Time to Fledge!

Lincoln Park Zoo biologists, including myself, have been monitoring the local colony of endangered black-crowned night herons since the first birds arrived at the area around Nature Boardwalk at Lincoln Park Zoo at the end of March.

The population seems to have stabilized at around 300 adult birds. On May 31 we heard nestling sounds from some of the nests for the first time in the season. Since then, we’ve been seeing more and more nestling and fledgling activity in the colony.

Most birds are still in the nestling phase, meaning they’re not yet leaving the nest and are still fully dependent on their parents for food. Once birds reach the fledgling stage, they have more developed flight feathers and wing muscles and are beginning to fly. For the most part, the offspring in the colony haven’t reached this point quite yet.

This photo shows a young black-crowned night heron stretching its wings. As you can see, the feathers need to develop a bit more before this little bird can fly, but it won’t be long now.

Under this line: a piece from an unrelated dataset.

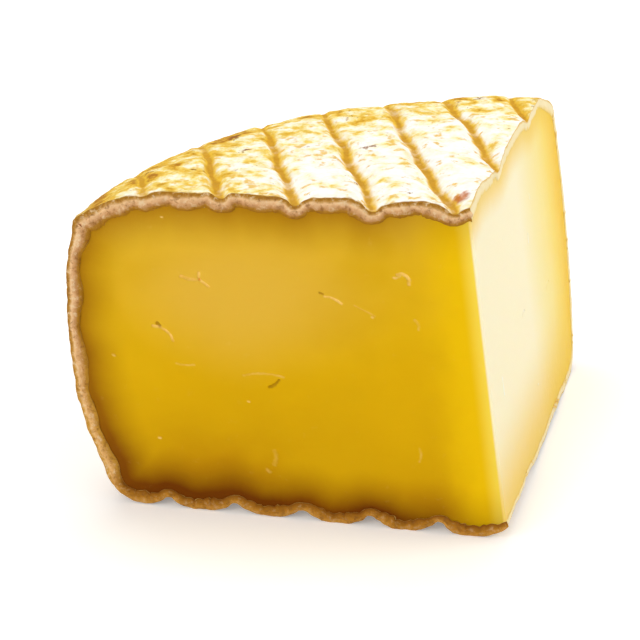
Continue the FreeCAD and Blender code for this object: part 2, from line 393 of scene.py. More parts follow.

Learning to fly isn’t easy! Many birds will spend some time on the ground recovering after their first few flight attempts. So, if you do come across a fledgling heron (or other bird) walking on the ground, the bird is often just taking a little break as it recovers. It’s best to leave the bird alone so that it can continue the natural process of fledgling. (You can learn more about the nestlings and their colony here.)

Vicky Hunt


I am thorougly enjoying Vicky Hunt's blogs. I am learning so much about each of the animals Vicky features in her blogs. I recently saw a bird walking on a road. I had no idea that the bird might be a "new flyer" who had not quite mastered the skill of flying. It's important that we learn what we should do when we see an animal in an unusual situation... Keep up the good work, Vicky and the Lincoln Park Zoo!